Winning and a challenge.

And by that same estimation, he hates losing more than losing a coach – even one that he deeply respects and appreciates. Gary Kubiak was that coach.

On Monday, as Elway said goodbye to the coach who masterfully won him another Super Bowl, this time as a sometimes ruthless executive, he did so with – as Elway put it himself – “mixed emotions.”

It was a sad day, because the Broncos were saying goodbye to one of their own, one of their very best. And not because he was riding off into the sunset, a privilege that Elway of all people, can appreciate.

It was, as I imagine for Elway, a happy day in that he and Kubiak depart as they’ve always been – as friends.

“When [Gary] said, ‘I want to talk to you as a friend,’” Elway recounted before introducing his soon-to-be former head coach, “Gary personally became the priority.”

I believe that. There was a sincerity in Elway’s words; his stories were told from the heart, not the way in which he “thanked” John Fox.

Make no mistake, Elway and Kubiak were, are and will remain friends. There has been much speculation about whether there was a budding riff between coach and GM, whether impending coaching staff changes were coming down the pike, whether an extremely loyal Kubiak would be okay with that, whether the two agreed on the future of the quarterback position. Perhaps there’s even a fraction of truth to some or all of that, but the way these two guys talked about and to each other Monday, whatever “riff” might or might not be there, was anything but insurmountable.

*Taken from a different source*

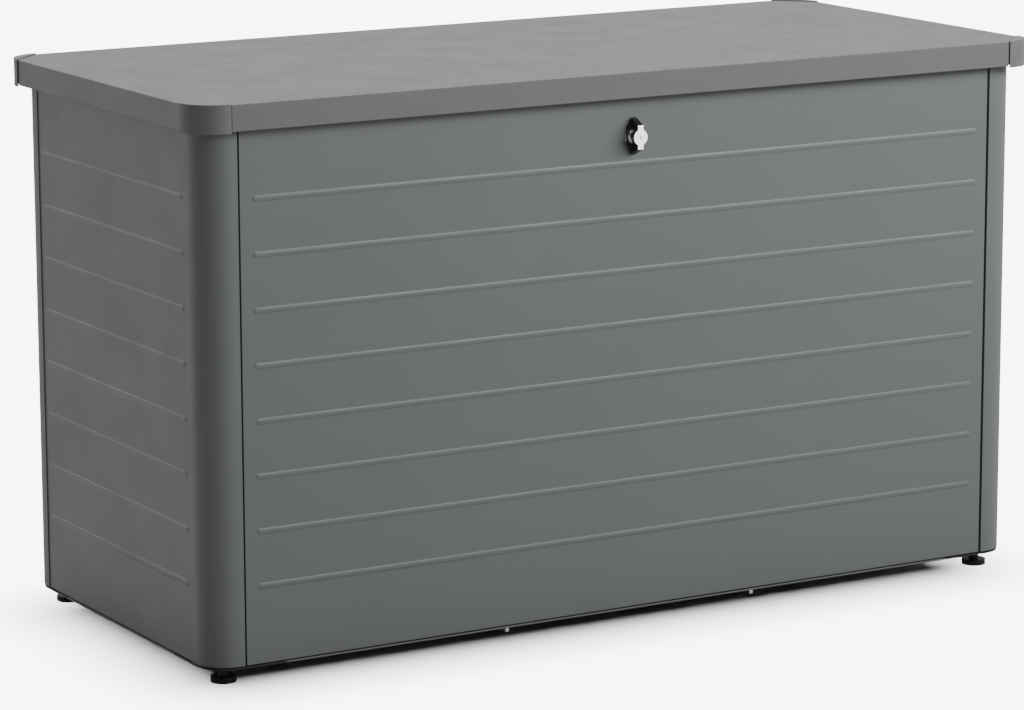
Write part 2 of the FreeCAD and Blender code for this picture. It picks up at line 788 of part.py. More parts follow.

The funny thing, at least in professional football, is that a parting of the ways – even between friends – is inevitable. How that parting goes generally puts even the greatest of friendships to the test. The circumstances surrounding Kubiak’s decision to walk away, while unfortunate, eliminate the chance of an ugly parting.

On a personal level, Elway might indeed be saddened. But professionally? There was a gleam in Elway’s eyes that looked more like competitive fire than the pain that comes with being slugged in the gut.

“I’m sure John is unhappy that his good friend and head coach Gary Kubiak is leaving, but I would also bet that John sees this as an opportunity,” Les Shapiro, who has covered Elway for many, many years told me. “John like challenges. John is entrepreneurial. John likes to build things. And now, in some respects, he gets to build the Broncos once again.”

Building the Broncos, a team already possessing a championship-caliber defense, might only require some tinkering. Regardless, they won’t be winning back-to-back Super Bowls this February. Elway has got to love that challenge.

It’s not as if Kubiak couldn’t have helped Elway win another one. That ship would have sailed for at least a season or two more. Kubiak guided the Broncos to a title; that’s worth a lot, even to someone who is impatiently fanatical about winning as Elway.

Elway gave Kubiak the only head coaching job he would have ever considered at this stage in his life.

Kubiak gave Elway the only thing that’s ever mattered to him as a professional.

And now, Kubiak gives Elway another chance at the only thing he likes as much as winning: Building a winner.

By nearly every account, this was a perfect ending.